§ **What is asked**
Pull out each line of the data that includes the word "with".

§ **Information shown**
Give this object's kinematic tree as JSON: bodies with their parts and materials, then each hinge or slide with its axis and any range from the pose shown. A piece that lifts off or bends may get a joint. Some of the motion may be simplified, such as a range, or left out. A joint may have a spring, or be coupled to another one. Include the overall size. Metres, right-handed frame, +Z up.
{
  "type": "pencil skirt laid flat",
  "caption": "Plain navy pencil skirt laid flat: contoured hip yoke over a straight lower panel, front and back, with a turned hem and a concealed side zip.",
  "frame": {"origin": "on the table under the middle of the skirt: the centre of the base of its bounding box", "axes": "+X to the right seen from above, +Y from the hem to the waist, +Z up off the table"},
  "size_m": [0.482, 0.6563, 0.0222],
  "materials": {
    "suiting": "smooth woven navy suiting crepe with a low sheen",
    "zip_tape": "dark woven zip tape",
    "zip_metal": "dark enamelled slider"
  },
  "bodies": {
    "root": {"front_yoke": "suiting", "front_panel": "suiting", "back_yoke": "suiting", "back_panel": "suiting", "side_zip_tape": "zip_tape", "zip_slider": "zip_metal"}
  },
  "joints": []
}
--
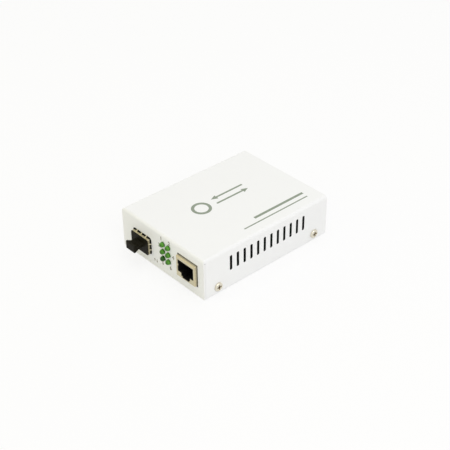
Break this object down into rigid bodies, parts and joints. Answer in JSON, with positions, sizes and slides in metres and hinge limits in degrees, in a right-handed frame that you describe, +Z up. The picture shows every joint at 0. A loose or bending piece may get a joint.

§ **Correct output**
Give this object's kinematic tree as JSON: bodies with their parts and materials, then each hinge or slide with its axis and any range from the pose shown. A piece that lifts off or bends may get a joint. Some of the motion may be simplified, such as a range, or left out. A joint may have a spring, or be coupled to another one. Include the overall size. Metres, right-handed frame, +Z up.
  "caption": "Plain navy pencil skirt laid flat: contoured hip yoke over a straight lower panel, front and back, with a turned hem and a concealed side zip.",
    "suiting": "smooth woven navy suiting crepe with a low sheen",
Break this object down into rigid bodies, parts and joints. Answer in JSON, with positions, sizes and slides in metres and hinge limits in degrees, in a right-handed frame that you describe, +Z up. The picture shows every joint at 0. A loose or bending piece may get a joint.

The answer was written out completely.